Each work is a form of casting off and making anew. Moving through abandoned personas that no longer serve me, I mine familiar symbols and popular icons. In this cultivation of image and narrative, I examine my personal history and American subcultures of the early Aughts with humor, nostalgia and romanticism. My artistic sensibilities have been profoundly shaped by the era's vibrant aesthetics, resonant music and overarching cultural ethos. Drawing from personal introspection, I explore the themes of identity, mortality and the enigmatic allure of psychedelia. 

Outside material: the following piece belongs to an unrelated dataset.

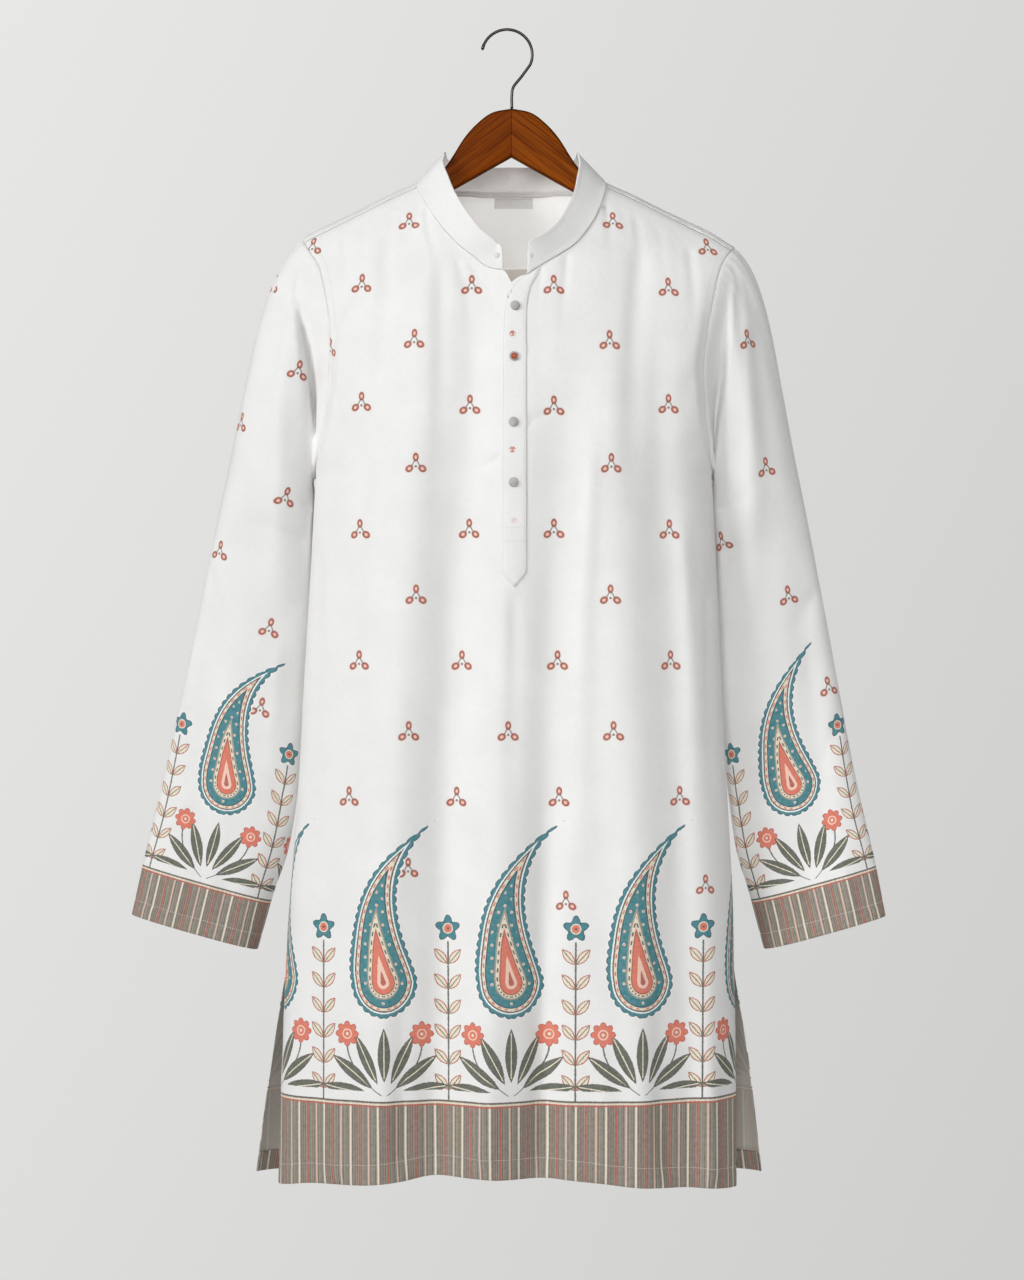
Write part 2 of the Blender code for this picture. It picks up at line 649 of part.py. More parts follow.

Whose woods these are I think I know.

His house is in the village though;   

He will not see me stopping here   

To watch his woods fill up with snow.   


My little horse must think it queer   

To stop without a farmhouse near   

Between the woods and frozen lake   

The darkest evening of the year.   


He gives his harness bells a shake   

To ask if there is some mistake.   

The only other sound’s the sweep   

Of easy wind and downy flake.   


The woods are lovely, dark and deep.   

But I have promises to keep,   

And miles to go before I sleep,   

And miles to go before I sleep.


“Stopping by Woods on a Snowy Evening” by Robert Frost


Something that I love about this poem is that I resonate not only with the writer, but with the animal too.

Kaylie Kaitschuck

Kaylie Kaitschuck’s (b. 1995, Dearborn, MI) work has recently been exhibited in solo and two-person exhibitions at PLATO, New York; Gaa Projects, Cologne, Germany; Hiromart Gallery, Tokyo, Japan; Baby Blue Gallery, Chicago, IL; Playground Detroit, Detroit, MI; Gaa Gallery, Provincetown, MA; and KO Gallery, Hamtramck, MI. Kaitshuck's stitched yarn paintings have been featured in group exhibitions at PLATO, NY; Gaa Gallery, Provincetown, MA; Library Street Collective, Detroit, MI; Center Galleries, Detroit, MI; Cranbrook Art Museum, Bloomfield Hills, MI; SCOPE MIAMI (Playground Detroit), Miami, FL; NADA, New York; Forum Gallery, Bloomfield Hills MI; KO Gallery, Hamtramck, MI; Detroit Artist Market, Detroit, MI; Pioneer Square, Seattle, WA; and the Parsons The New School, New York, NY, among others.


Kaitschuck is a recipient of the Detroit Artist Talent Fund, The Red Bull House of Arts Microgrant, The Robert C. Larson Art, Design, and Architecture Venture Award, and is published in New American Paintings Midwest and MFA Editions. She lives and works in Detroit, Michigan.